[Task input]
__________

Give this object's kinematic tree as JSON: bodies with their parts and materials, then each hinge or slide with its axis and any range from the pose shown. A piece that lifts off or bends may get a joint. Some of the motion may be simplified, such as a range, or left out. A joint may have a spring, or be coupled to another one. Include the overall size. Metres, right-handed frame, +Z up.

__________

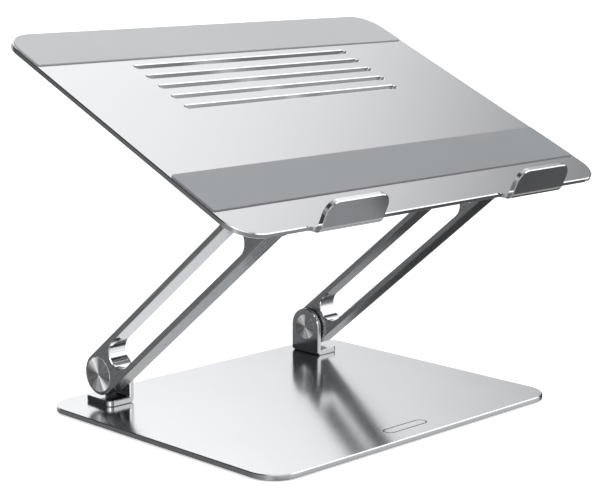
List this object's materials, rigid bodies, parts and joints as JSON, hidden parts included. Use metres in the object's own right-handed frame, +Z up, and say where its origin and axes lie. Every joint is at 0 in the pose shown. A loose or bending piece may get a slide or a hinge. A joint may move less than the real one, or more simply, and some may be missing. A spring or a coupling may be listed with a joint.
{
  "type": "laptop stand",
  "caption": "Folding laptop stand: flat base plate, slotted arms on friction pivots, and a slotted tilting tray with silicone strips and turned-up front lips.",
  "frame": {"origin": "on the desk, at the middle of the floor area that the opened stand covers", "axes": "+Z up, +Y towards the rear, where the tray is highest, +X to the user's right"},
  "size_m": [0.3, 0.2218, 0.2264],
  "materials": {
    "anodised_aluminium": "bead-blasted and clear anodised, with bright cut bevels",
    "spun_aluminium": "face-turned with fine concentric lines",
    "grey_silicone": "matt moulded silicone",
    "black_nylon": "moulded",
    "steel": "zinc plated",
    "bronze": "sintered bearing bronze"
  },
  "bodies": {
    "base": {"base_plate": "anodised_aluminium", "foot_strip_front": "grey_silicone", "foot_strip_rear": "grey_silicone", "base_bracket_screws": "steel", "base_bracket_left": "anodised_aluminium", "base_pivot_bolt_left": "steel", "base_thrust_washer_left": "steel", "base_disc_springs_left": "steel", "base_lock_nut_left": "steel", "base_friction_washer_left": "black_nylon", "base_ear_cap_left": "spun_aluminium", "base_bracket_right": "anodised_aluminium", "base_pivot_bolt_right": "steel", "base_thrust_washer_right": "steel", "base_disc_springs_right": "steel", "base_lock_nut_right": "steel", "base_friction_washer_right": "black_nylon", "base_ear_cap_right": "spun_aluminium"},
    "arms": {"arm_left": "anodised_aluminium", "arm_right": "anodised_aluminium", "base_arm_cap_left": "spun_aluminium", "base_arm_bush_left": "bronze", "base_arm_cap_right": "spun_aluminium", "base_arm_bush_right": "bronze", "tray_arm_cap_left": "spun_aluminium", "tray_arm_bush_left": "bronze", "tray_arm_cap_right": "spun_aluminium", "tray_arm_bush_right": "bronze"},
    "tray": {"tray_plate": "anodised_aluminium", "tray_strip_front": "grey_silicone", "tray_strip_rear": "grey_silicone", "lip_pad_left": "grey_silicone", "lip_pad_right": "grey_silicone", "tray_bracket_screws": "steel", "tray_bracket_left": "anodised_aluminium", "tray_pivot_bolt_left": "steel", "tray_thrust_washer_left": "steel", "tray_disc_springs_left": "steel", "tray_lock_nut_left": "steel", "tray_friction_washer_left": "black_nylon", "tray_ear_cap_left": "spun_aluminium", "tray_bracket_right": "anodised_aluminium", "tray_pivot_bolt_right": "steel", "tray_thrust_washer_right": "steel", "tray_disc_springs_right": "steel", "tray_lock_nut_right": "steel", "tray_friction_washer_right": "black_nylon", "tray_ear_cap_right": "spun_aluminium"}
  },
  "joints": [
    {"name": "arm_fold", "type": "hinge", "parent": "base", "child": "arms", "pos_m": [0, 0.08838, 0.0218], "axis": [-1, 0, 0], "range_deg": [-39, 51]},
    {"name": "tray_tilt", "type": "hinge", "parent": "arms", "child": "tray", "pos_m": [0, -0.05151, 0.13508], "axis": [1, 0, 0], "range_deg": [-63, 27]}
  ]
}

__________

[Goal] Read through the lines above and collect those that contain the string "pose".

[Result]
Give this object's kinematic tree as JSON: bodies with their parts and materials, then each hinge or slide with its axis and any range from the pose shown. A piece that lifts off or bends may get a joint. Some of the motion may be simplified, such as a range, or left out. A joint may have a spring, or be coupled to another one. Include the overall size. Metres, right-handed frame, +Z up.
List this object's materials, rigid bodies, parts and joints as JSON, hidden parts included. Use metres in the object's own right-handed frame, +Z up, and say where its origin and axes lie. Every joint is at 0 in the pose shown. A loose or bending piece may get a slide or a hinge. A joint may move less than the real one, or more simply, and some may be missing. A spring or a coupling may be listed with a joint.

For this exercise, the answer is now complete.